Russian president Medvedev and Russian prime minister Vladimir Putin have made clear how deeply many Russian leaders still resent their country’s realistic place in world affairs – the place of a distinctly secondary power. Putin has famously called this decline “the greatest geopolitical disaster of the century;” those millions who after 1989 finally breathed free from Russian jingoism and oppression might disagree. In order to make up for that resentment, Russia’s current government seems resolved to pretend at its former dark might by killing and by stealing from its smaller neighbors and by then loudly demanding respect from the rest of the world that Russia has made no effort to earn.
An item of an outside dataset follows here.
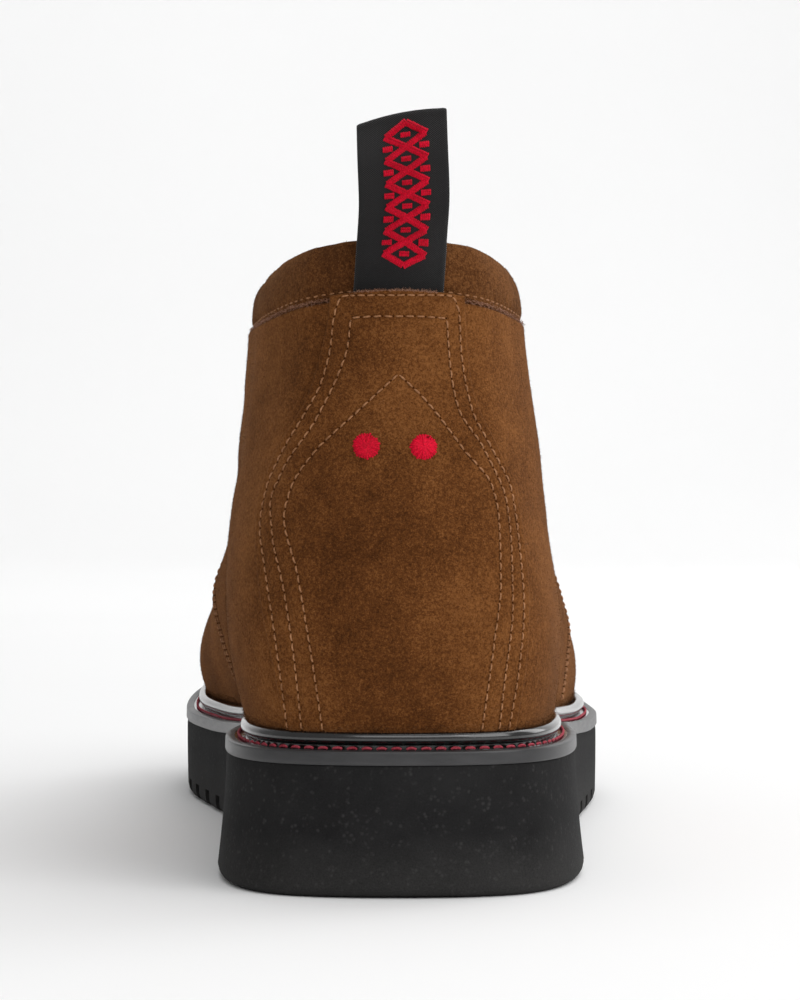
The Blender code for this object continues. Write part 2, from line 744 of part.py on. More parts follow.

It is the responsibility of the presidential candidates to make clear now to the Russian government that any future U.S. administration will take concrete and serious actions against a Russia that gambles with the security of entire continents in a misled search for a dead imperial nightmare buried somewhere in the dregs of its largely derelict and rotting army, its current farce of a democracy, and its apparent determination to wear out its welcome in an international community that in the 21st century expects more civilized behavior from a country that wants to be taken seriously.

Moreover, instead of remaining vague, the candidates should not only promise to step up efforts to integrate the Ukraine into NATO as the current administration has started to do, but should also start calling Russia’s bluffs by using Russia’s own logic. If Russia is going to demand the independence of every disgruntled minority in the Caucasus, it will have to do the same with its own minorities yearning to be free – in Chechnya, in Dagestan, in Tatarstan, along the Volga, and in the Siberian provinces.

As to spheres of influence wherever Russia has an adjoining border and anywhere the Russian empire once stretched – it is to be doubted that the Russians would want Germany to suddenly reclaim the Königsberg exclave in the Baltic, which is now safely tucked far into EU territory and nowhere borders on Russia; or that it would accept Japanese claims over the Kuril Islands because those were once part of the Japanese Empire; or that it would do anything but throw a fit if its recently planted flag were uprooted from the seabed at the North Pole when the international commission working on the question confirms that the Pole is indeed part of Greenland and not Russia.

And in any case, even in what it calls its “near abroad” the Russian sphere of influence is a still a myth the Free World can dispel: Last week, a council of former Soviet republics refused to follow Russia’s lead and voted not to recognize the independence of South Ossetia and Abkhazia. Those countries still trust 21st century values of freedom and democracy more than they fear the 19th century Russian yawp.

Let’s hear from our presidential candidates how they will keep it that way.